Rows from a 3D modeling dataset
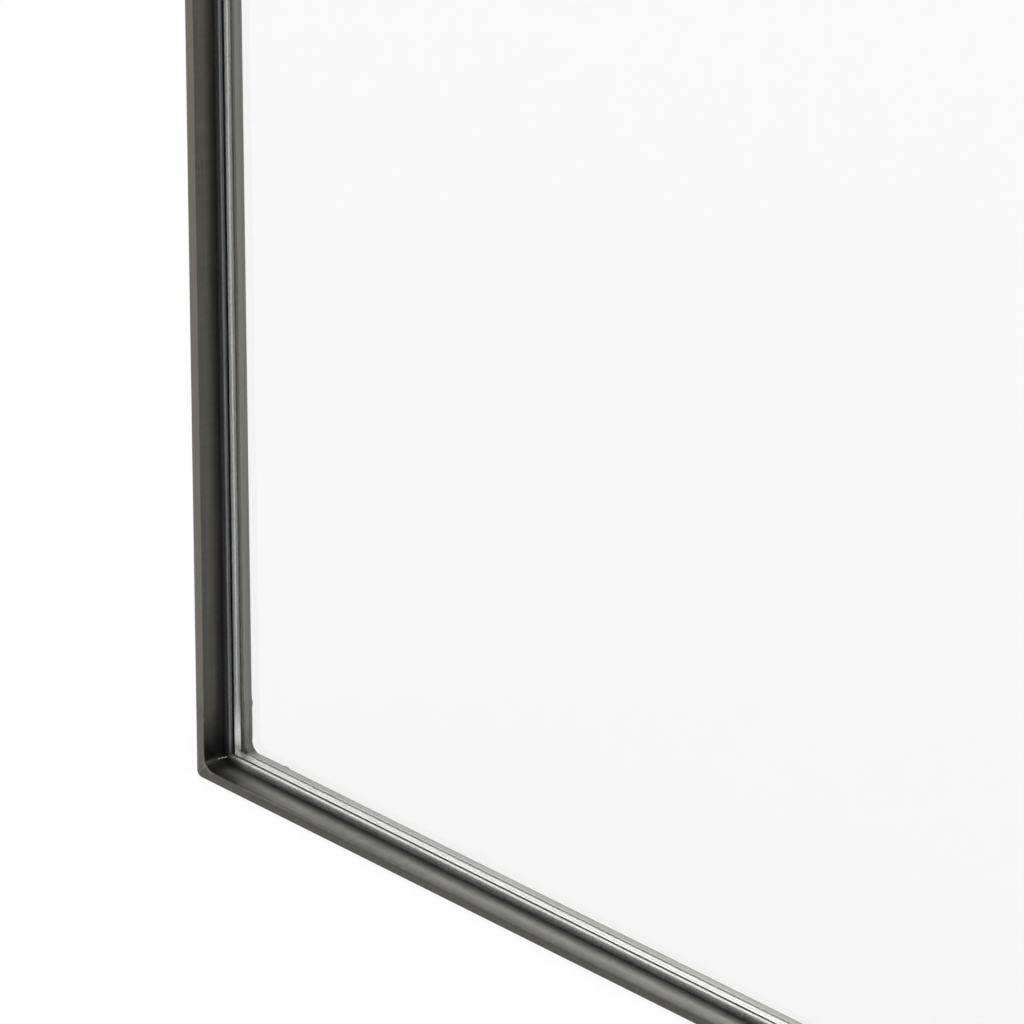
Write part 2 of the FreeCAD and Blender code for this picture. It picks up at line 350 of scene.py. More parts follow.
def corner_group():
    """A mask that is 1 within a reach of a corner of the frame, with a ragged edge."""
    group, inlet, outlet = new_group(
        "near a corner",
        [("Reach", "value", 28 * MM), ("Fade", "value", 6 * MM), ("Ragged", "value", 4 * MM)],
        [("Mask", "value")])
    given = inlet.outputs
    farther = calc(group, "MAXIMUM", *insets(group))
    ragged = calc(group, "MULTIPLY_ADD", mottle(group, 90, 2), given["Ragged"], farther)
    outer = calc(group, "ADD", given["Reach"], given["Fade"])
    feed(group, outlet, {"Mask": ramp(group, ragged, given["Reach"], outer, 1, 0,
                                      interpolation_type="SMOOTHSTEP")})
    return group


def band_group():
    """Masks by place: how far in from the outline a point is, and how deep it lies."""
    group, inlet, outlet = new_group(
        "inset and depth",
        [("Rise From", "value", 0), ("Rise To", "value", MM), ("Fall From", "value", 10 * MM),
         ("Fall To", "value", 11 * MM), ("Deep From", "value", 0), ("Deep To", "value", MM)],
        [("Inset Band", "value"), ("Deep", "value")])
    given = inlet.outputs
    inset = calc(group, "MINIMUM", *insets(group))
    depth = add(group, "ShaderNodeSeparateXYZ", {0: object_place(group)}).outputs["Y"]
    rise = ramp(group, inset, given["Rise From"], given["Rise To"])
    fall = ramp(group, inset, given["Fall From"], given["Fall To"], 1, 0)
    feed(group, outlet, {"Inset Band": calc(group, "MULTIPLY", rise, fall),
                         "Deep": ramp(group, depth, given["Deep From"], given["Deep To"])})
    return group


STREAKS = streak_group()
NEAR_CORNER = corner_group()
BANDS = band_group()
print("groups:", ", ".join(g.name for g in (STREAKS, NEAR_CORNER, BANDS)))

# %% Placing the effects
def placed(tree, group, output, values):
    """Places a group in a material and gives one of its masks."""
    return add(tree, "ShaderNodeGroup", values, node_tree=group).outputs[output]


def streaks(tree, scales, detail, low, high):
    """The streaks, by their scales along X, Y and Z in waves per metre."""
    return placed(tree, STREAKS, "Mask", {"Stretch": scales, "Detail": detail, "Low": low,
                                          "High": high})


def stretched(along, across_scale, along_scale):
    """Noise scales with one of their own along a bar."""
    scales = [across_scale] * 3
    scales[along] = along_scale
    return scales


def near_corner(tree, reach, fade, ragged):
    """The zone round each corner of the frame."""
    return placed(tree, NEAR_CORNER, "Mask", {"Reach": reach, "Fade": fade, "Ragged": ragged})


def inset_band(tree, rise, fall):
    """A band all round the frame, by the two places where it begins and where it ends."""
    return placed(tree, BANDS, "Inset Band", {"Rise From": rise[0], "Rise To": rise[1],
                                              "Fall From": fall[0], "Fall To": fall[1]})


def deeper(tree, start, end):
    """All that lies deeper than a place: 0 at its start, 1 from its end on."""
    return placed(tree, BANDS, "Deep", {"Deep From": start, "Deep To": end})


# %% [markdown]
# ## Dark steel for the outer bars
# The bars are drawn steel, darkened and waxed: a satin metal of a warm dark grey, with streaks
# along each bar, cloudy patches a few centimetres long, and a browner, duller zone at each
# corner, where the weld was ground. Upright and level bars need the streaks turned, so one
# function makes the finish for either direction. The two finishes are also lit and shaded
# copies of one steel: the level bars are painted lighter inside, for the light from above on
# their upward faces, and darker on the front, and the upright bars the other way round.
# Inside the recess, painted shade darkens the front lip of the level bars, the foot of each
# wall next to the ledge and the walls near each corner.

# %% Frame steel
ALONG_X, ALONG_Z = 0, 2
BROWNED = (0.100, 0.093, 0.086)
FLECK = (0.24, 0.235, 0.22)
# Painted shade: the first colour darkens the front lip of the recess walls, and the black darkens
# the recess where shade falls; on the tray the black also marks dirt in the joint.
LIP_SHADE = (0.055, 0.055, 0.050)
SHADE_AND_JOINT_BLACK = (0.010, 0.010, 0.010)
BRUSH_SHARE = 0.35
FRONT_SHARE = 0.75
BROWNED_SHARE = 0.5
FLECK_SHARE = 0.4
BROWNED_REACH, BROWNED_FADE, BROWNED_RAGGED = 28 * MM, 6 * MM, 4 * MM
CORNER_SHADE_RAGGED = 6 * MM
PAST_LEDGE = (bar * 3, bar * 4)
HAIRLINE = 0.03 * MM


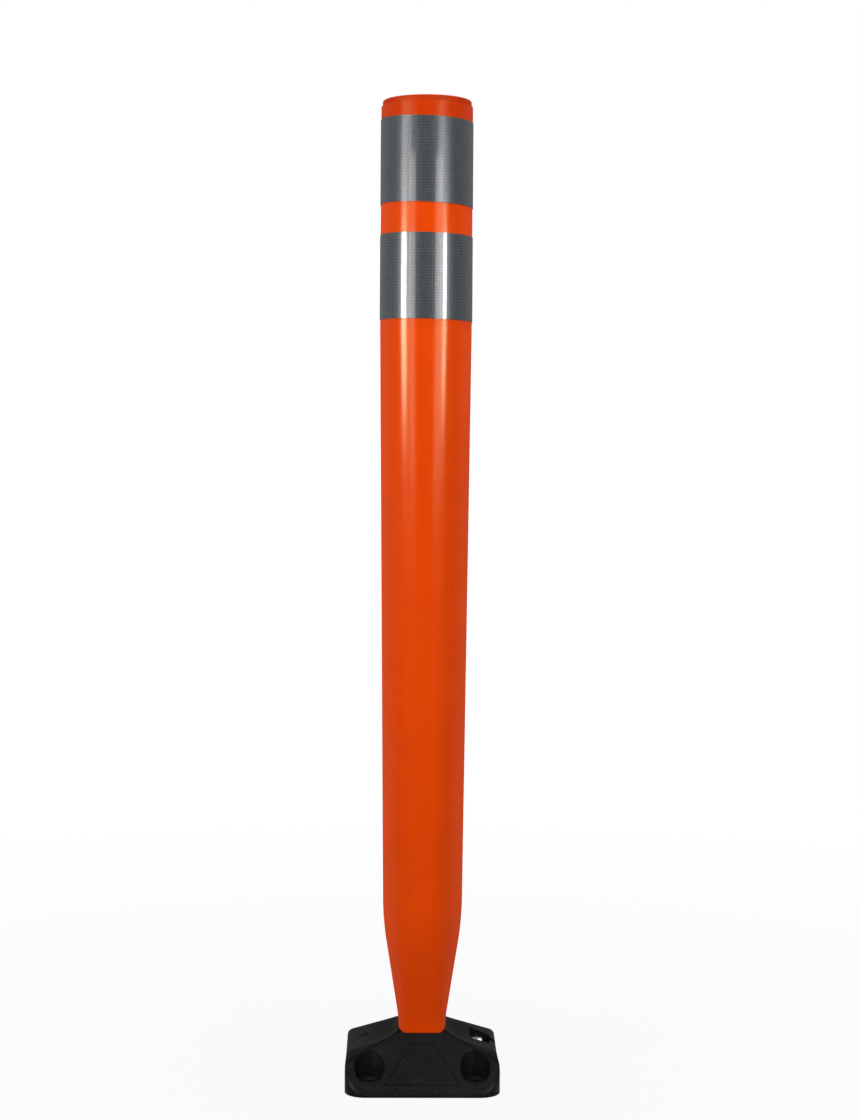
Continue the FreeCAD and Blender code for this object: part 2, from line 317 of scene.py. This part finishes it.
post = foot_outline(0, foot_start)
bpy.ops.mesh.delete(type="ONLY_FACE")
bpy.ops.mesh.select_all(action="SELECT")
bpy.ops.mesh.extrude_edges_move(TRANSFORM_OT_translate={"value": (0, 0, waist_height - foot_start)})

# the rings above it, from the shoulder to the tube's top
half_step = math.pi / post_sides
rings = [
    (shoulder_height, shoulder_half_width, shoulder_half_depth),
    (round_height, tube_radius, tube_radius),
    (tube_high.z, tube_radius, tube_radius),
]
for height, half_width, half_depth in rings:
    bpy.ops.mesh.select_all(action="DESELECT")
    bpy.ops.mesh.primitive_circle_add(
        vertices=post_sides, radius=1.0, location=(0, 0, height), rotation=(0, 0, half_step)
    )
    bpy.ops.transform.resize(value=(half_width, half_depth, 1), center_override=(0, 0, height))
heights = [waist_height] + [ring[0] for ring in rings]
for low, high in zip(heights, heights[1:]):
    pick(post, "edges", lambda point: at_height(low)(point) or at_height(high)(point))
    bpy.ops.mesh.bridge_edge_loops()

# soften the shoulder and the waist, then ring the neck closely so that it can bend, and the tube
# more widely
pick(post, "edges", at_height(shoulder_height))
bpy.ops.mesh.bevel(offset=shoulder_round, segments=8)
pick(post, "edges", at_height(waist_height))
bpy.ops.mesh.bevel(offset=waist_round, segments=5)
for i in range(int((neck_end - neck_start) / neck_ring_step) + 1):
    cut_through((0, 0, neck_start + i * neck_ring_step), upright)
for i in range(tube_rings):
    cut_through((0, 0, tube_ring_start + i * tube_ring_step), upright)
bpy.ops.mesh.select_all(action="SELECT")
bpy.ops.mesh.normals_make_consistent(inside=False)
close_edit(post, "post")

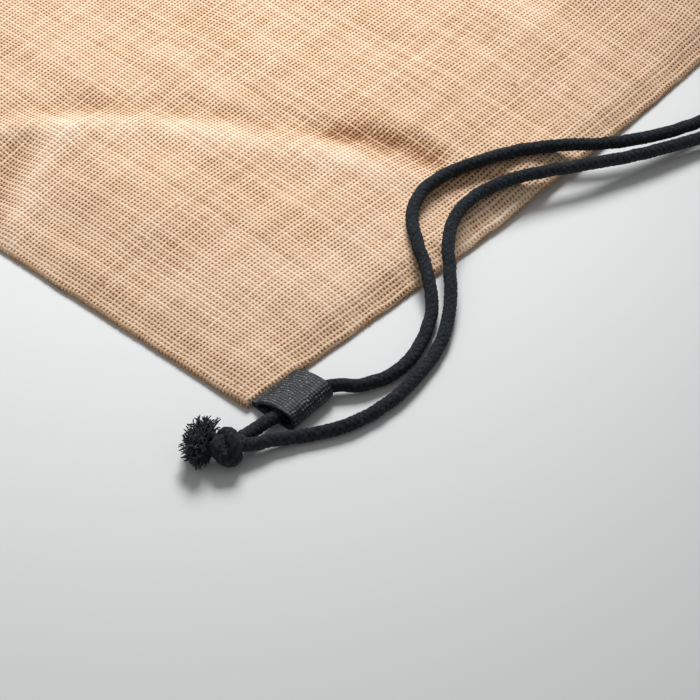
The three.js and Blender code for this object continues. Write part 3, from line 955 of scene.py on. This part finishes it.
def colourRamp(tree, factor, stops):
    ramp = addNode(tree, "ShaderNodeValToRGB", {"Fac": factor})
    points = ramp.color_ramp.elements
    while len(points) < len(stops):
        points.new(0.5)
    for point, (at, colour) in zip(points, stops):
        point.position = at
        point.color = hexColour(colour)
    return ramp


jute = {
    "leanYarn": 0.215,  # half a yarn's width where it is thinnest, as a share of the pitch
    "slubYarn": 0.23,  # how much a slub adds
    "slubLength": 0.13,  # how fast a yarn's own noise runs along it, so that its slubs come out long
    "crimp": 0.24,
    "drift": 0.3,  # how far yarns wander, in pitches
    "driftSize": 16 * mm,
    "cloudSize": 30 * mm,
    "fleckSize": 6 * mm,
    "fibreSize": 0.5 * mm,  # real fibres are a tenth of this, which would not show
    "relief": 0.38 * mm,
    "foldLightShade": 0.16,  # how much each cause adds to the tone, from dark holes to pale yarn; this one is the folds' painted light and shade
    "light": 0.56,
    "yarnTone": 0.48,
    "clouds": 0.26,
    "fibres": 0.2,
    "darker": 0.345,
    # the darkest stops, where the painted shade of holes and hollows lands, are warm brown as painted bounce
    # light between the yarns
    "stops": [(0.0, "5c3418"), (0.14, "905f3c"), (0.32, "c69770"), (0.55, "e5c19e"), (0.78, "f5d4b5"),
              (1.0, "fdead4")],
    "fleck": "a65c30",
}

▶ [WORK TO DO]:
Give the complete listing a second time, exactly as it reads.

▶ [RESPONSE]:
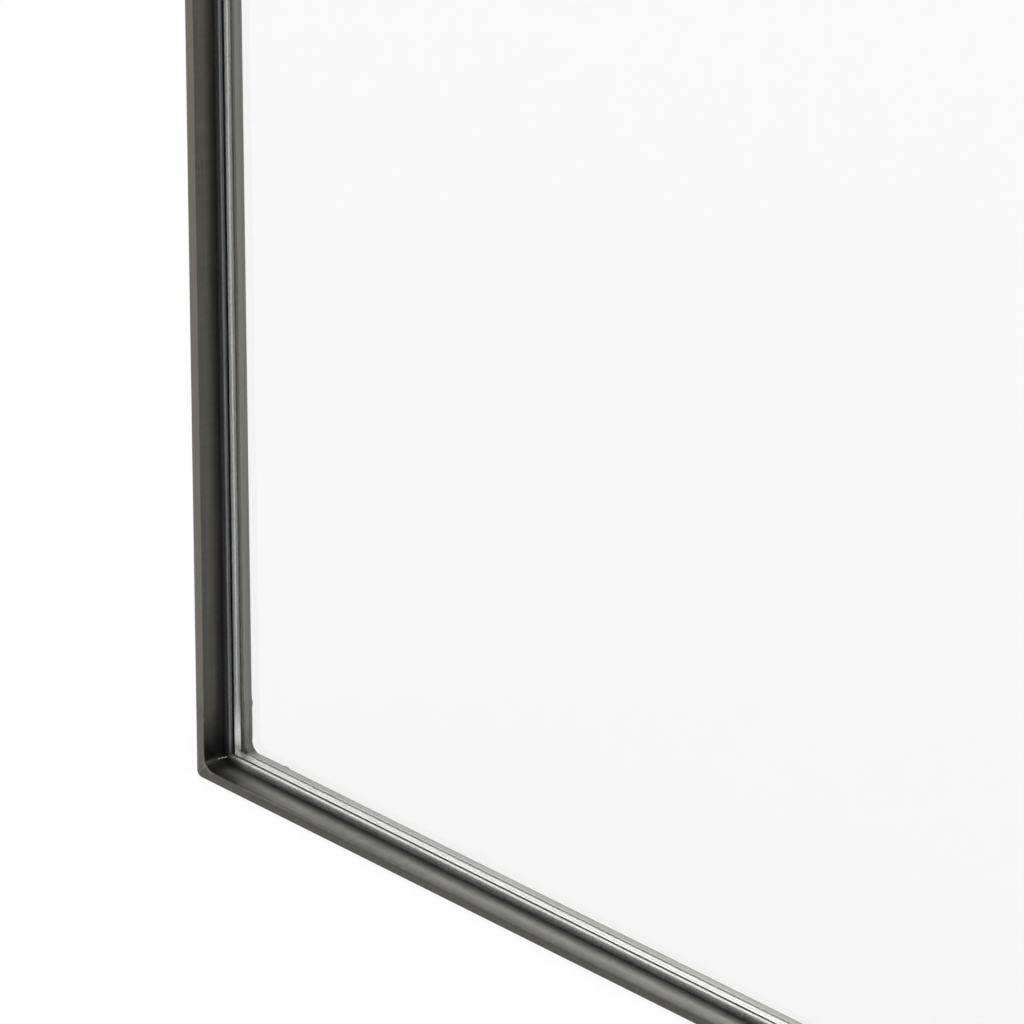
Write part 2 of the FreeCAD and Blender code for this picture. It picks up at line 350 of scene.py. More parts follow.
def corner_group():
    """A mask that is 1 within a reach of a corner of the frame, with a ragged edge."""
    group, inlet, outlet = new_group(
        "near a corner",
        [("Reach", "value", 28 * MM), ("Fade", "value", 6 * MM), ("Ragged", "value", 4 * MM)],
        [("Mask", "value")])
    given = inlet.outputs
    farther = calc(group, "MAXIMUM", *insets(group))
    ragged = calc(group, "MULTIPLY_ADD", mottle(group, 90, 2), given["Ragged"], farther)
    outer = calc(group, "ADD", given["Reach"], given["Fade"])
    feed(group, outlet, {"Mask": ramp(group, ragged, given["Reach"], outer, 1, 0,
                                      interpolation_type="SMOOTHSTEP")})
    return group


def band_group():
    """Masks by place: how far in from the outline a point is, and how deep it lies."""
    group, inlet, outlet = new_group(
        "inset and depth",
        [("Rise From", "value", 0), ("Rise To", "value", MM), ("Fall From", "value", 10 * MM),
         ("Fall To", "value", 11 * MM), ("Deep From", "value", 0), ("Deep To", "value", MM)],
        [("Inset Band", "value"), ("Deep", "value")])
    given = inlet.outputs
    inset = calc(group, "MINIMUM", *insets(group))
    depth = add(group, "ShaderNodeSeparateXYZ", {0: object_place(group)}).outputs["Y"]
    rise = ramp(group, inset, given["Rise From"], given["Rise To"])
    fall = ramp(group, inset, given["Fall From"], given["Fall To"], 1, 0)
    feed(group, outlet, {"Inset Band": calc(group, "MULTIPLY", rise, fall),
                         "Deep": ramp(group, depth, given["Deep From"], given["Deep To"])})
    return group


STREAKS = streak_group()
NEAR_CORNER = corner_group()
BANDS = band_group()
print("groups:", ", ".join(g.name for g in (STREAKS, NEAR_CORNER, BANDS)))

# %% Placing the effects
def placed(tree, group, output, values):
    """Places a group in a material and gives one of its masks."""
    return add(tree, "ShaderNodeGroup", values, node_tree=group).outputs[output]


def streaks(tree, scales, detail, low, high):
    """The streaks, by their scales along X, Y and Z in waves per metre."""
    return placed(tree, STREAKS, "Mask", {"Stretch": scales, "Detail": detail, "Low": low,
                                          "High": high})


def stretched(along, across_scale, along_scale):
    """Noise scales with one of their own along a bar."""
    scales = [across_scale] * 3
    scales[along] = along_scale
    return scales


def near_corner(tree, reach, fade, ragged):
    """The zone round each corner of the frame."""
    return placed(tree, NEAR_CORNER, "Mask", {"Reach": reach, "Fade": fade, "Ragged": ragged})


def inset_band(tree, rise, fall):
    """A band all round the frame, by the two places where it begins and where it ends."""
    return placed(tree, BANDS, "Inset Band", {"Rise From": rise[0], "Rise To": rise[1],
                                              "Fall From": fall[0], "Fall To": fall[1]})


def deeper(tree, start, end):
    """All that lies deeper than a place: 0 at its start, 1 from its end on."""
    return placed(tree, BANDS, "Deep", {"Deep From": start, "Deep To": end})


# %% [markdown]
# ## Dark steel for the outer bars
# The bars are drawn steel, darkened and waxed: a satin metal of a warm dark grey, with streaks
# along each bar, cloudy patches a few centimetres long, and a browner, duller zone at each
# corner, where the weld was ground. Upright and level bars need the streaks turned, so one
# function makes the finish for either direction. The two finishes are also lit and shaded
# copies of one steel: the level bars are painted lighter inside, for the light from above on
# their upward faces, and darker on the front, and the upright bars the other way round.
# Inside the recess, painted shade darkens the front lip of the level bars, the foot of each
# wall next to the ledge and the walls near each corner.

# %% Frame steel
ALONG_X, ALONG_Z = 0, 2
BROWNED = (0.100, 0.093, 0.086)
FLECK = (0.24, 0.235, 0.22)
# Painted shade: the first colour darkens the front lip of the recess walls, and the black darkens
# the recess where shade falls; on the tray the black also marks dirt in the joint.
LIP_SHADE = (0.055, 0.055, 0.050)
SHADE_AND_JOINT_BLACK = (0.010, 0.010, 0.010)
BRUSH_SHARE = 0.35
FRONT_SHARE = 0.75
BROWNED_SHARE = 0.5
FLECK_SHARE = 0.4
BROWNED_REACH, BROWNED_FADE, BROWNED_RAGGED = 28 * MM, 6 * MM, 4 * MM
CORNER_SHADE_RAGGED = 6 * MM
PAST_LEDGE = (bar * 3, bar * 4)
HAIRLINE = 0.03 * MM


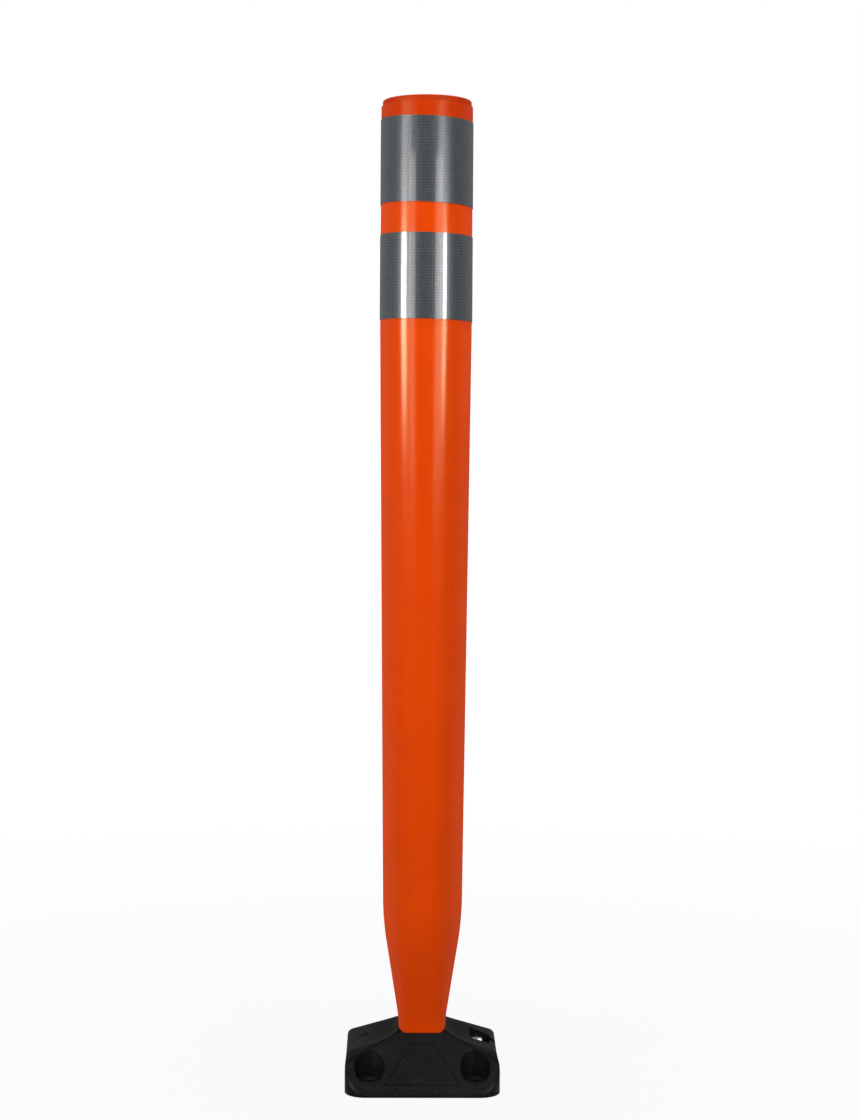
Continue the FreeCAD and Blender code for this object: part 2, from line 317 of scene.py. This part finishes it.
post = foot_outline(0, foot_start)
bpy.ops.mesh.delete(type="ONLY_FACE")
bpy.ops.mesh.select_all(action="SELECT")
bpy.ops.mesh.extrude_edges_move(TRANSFORM_OT_translate={"value": (0, 0, waist_height - foot_start)})

# the rings above it, from the shoulder to the tube's top
half_step = math.pi / post_sides
rings = [
    (shoulder_height, shoulder_half_width, shoulder_half_depth),
    (round_height, tube_radius, tube_radius),
    (tube_high.z, tube_radius, tube_radius),
]
for height, half_width, half_depth in rings:
    bpy.ops.mesh.select_all(action="DESELECT")
    bpy.ops.mesh.primitive_circle_add(
        vertices=post_sides, radius=1.0, location=(0, 0, height), rotation=(0, 0, half_step)
    )
    bpy.ops.transform.resize(value=(half_width, half_depth, 1), center_override=(0, 0, height))
heights = [waist_height] + [ring[0] for ring in rings]
for low, high in zip(heights, heights[1:]):
    pick(post, "edges", lambda point: at_height(low)(point) or at_height(high)(point))
    bpy.ops.mesh.bridge_edge_loops()

# soften the shoulder and the waist, then ring the neck closely so that it can bend, and the tube
# more widely
pick(post, "edges", at_height(shoulder_height))
bpy.ops.mesh.bevel(offset=shoulder_round, segments=8)
pick(post, "edges", at_height(waist_height))
bpy.ops.mesh.bevel(offset=waist_round, segments=5)
for i in range(int((neck_end - neck_start) / neck_ring_step) + 1):
    cut_through((0, 0, neck_start + i * neck_ring_step), upright)
for i in range(tube_rings):
    cut_through((0, 0, tube_ring_start + i * tube_ring_step), upright)
bpy.ops.mesh.select_all(action="SELECT")
bpy.ops.mesh.normals_make_consistent(inside=False)
close_edit(post, "post")

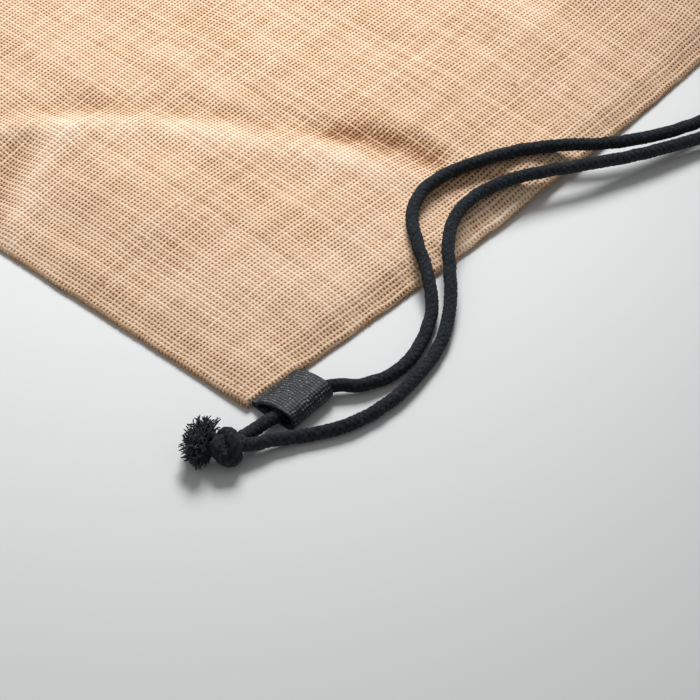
The three.js and Blender code for this object continues. Write part 3, from line 955 of scene.py on. This part finishes it.
def colourRamp(tree, factor, stops):
    ramp = addNode(tree, "ShaderNodeValToRGB", {"Fac": factor})
    points = ramp.color_ramp.elements
    while len(points) < len(stops):
        points.new(0.5)
    for point, (at, colour) in zip(points, stops):
        point.position = at
        point.color = hexColour(colour)
    return ramp


jute = {
    "leanYarn": 0.215,  # half a yarn's width where it is thinnest, as a share of the pitch
    "slubYarn": 0.23,  # how much a slub adds
    "slubLength": 0.13,  # how fast a yarn's own noise runs along it, so that its slubs come out long
    "crimp": 0.24,
    "drift": 0.3,  # how far yarns wander, in pitches
    "driftSize": 16 * mm,
    "cloudSize": 30 * mm,
    "fleckSize": 6 * mm,
    "fibreSize": 0.5 * mm,  # real fibres are a tenth of this, which would not show
    "relief": 0.38 * mm,
    "foldLightShade": 0.16,  # how much each cause adds to the tone, from dark holes to pale yarn; this one is the folds' painted light and shade
    "light": 0.56,
    "yarnTone": 0.48,
    "clouds": 0.26,
    "fibres": 0.2,
    "darker": 0.345,
    # the darkest stops, where the painted shade of holes and hollows lands, are warm brown as painted bounce
    # light between the yarns
    "stops": [(0.0, "5c3418"), (0.14, "905f3c"), (0.32, "c69770"), (0.55, "e5c19e"), (0.78, "f5d4b5"),
              (1.0, "fdead4")],
    "fleck": "a65c30",
}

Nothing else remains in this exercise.